Abstract

The arrival in 1998 of Toronto’s new theatre company Soulpepper was cause for rejoicing if only because of its wonderfully clear, articulate and passionately committed production of Schiller’s Don Carlos. As many reviewers noted, the company made Schiller’s 200-year-old drama feel like a very contemporary play. This contemporary feeling evidently owed much to Robert David MacDonald’s remarkably lucid translation, made in 1995 for the Glasgow Citizens Theatre, but also apparently resulted from rehearsal processes in which clarity of thinking and articulation of ideas were paramount.
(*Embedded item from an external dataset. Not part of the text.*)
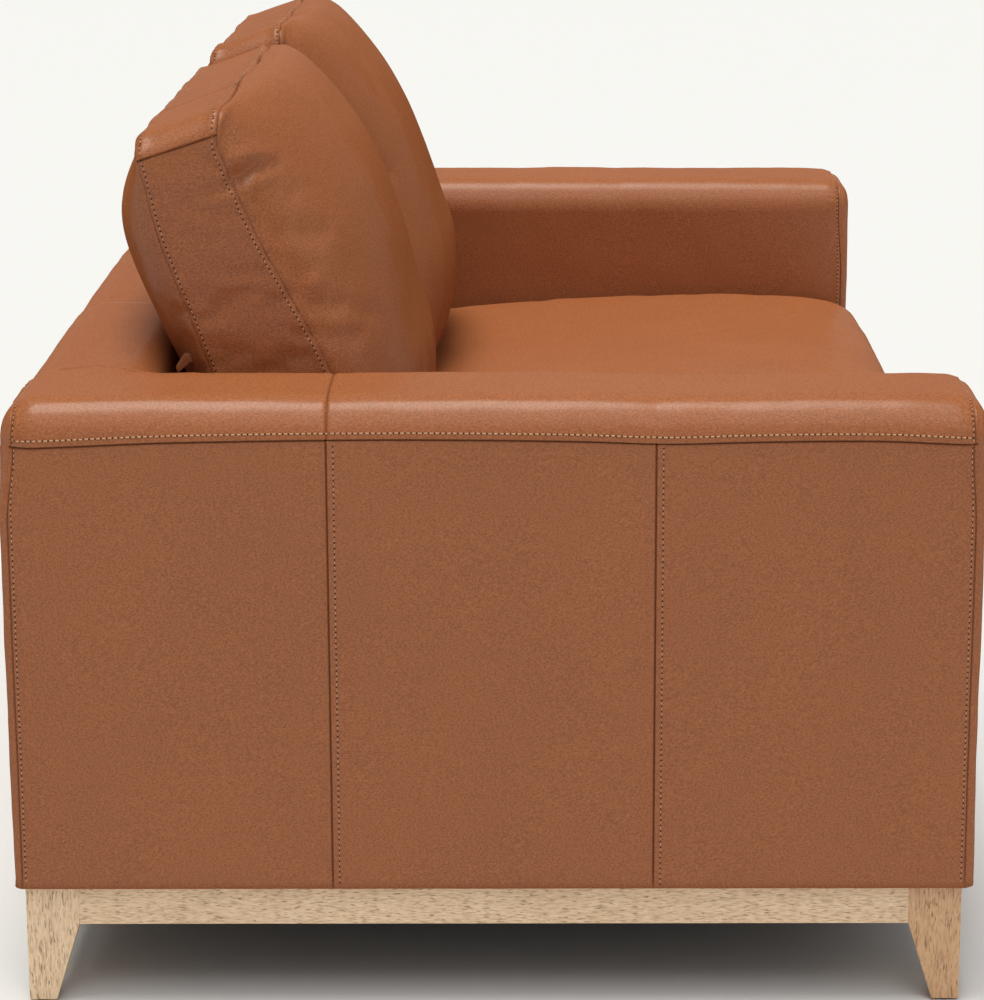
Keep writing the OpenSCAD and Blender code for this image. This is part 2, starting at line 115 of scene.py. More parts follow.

Don Carlos was staged in the round at the Du Maurier Theatre at Harbourfront Centre, in repertory with Molière’s The Misanthrope, for six weeks in July and August. Both were directed by Robin Phillips, who reportedly worked fifteen-hour days (perhaps nothing new for Robin Phillips) in order to direct both productions while also running the company’s nine-week workshop for young actors. While Soulpepper’s Misanthrope was considerably less ambitious and less distinguished, largely because of a translation that fitted poorly with the production, it signalled the company’s potential for important future work in comedy. Above all, Soulpepper’s inaugural success more than justified the attempt by a group of actors, led by Diana Leblanc, Diego Matamoros, Nancy Palk and Albert Schultz, to hire a guest director, designers, actors and technicians to present a season of “classics” in downtown Toronto, within two hours’ drive of the Shaw and Stratford Festivals. The company raised two-thirds of its $550,000 budget from public and private donations, many of them from the theatre community, and the rest from box-office revenues and finished the season far enough into the black to guarantee its continued activity in 1999–2000.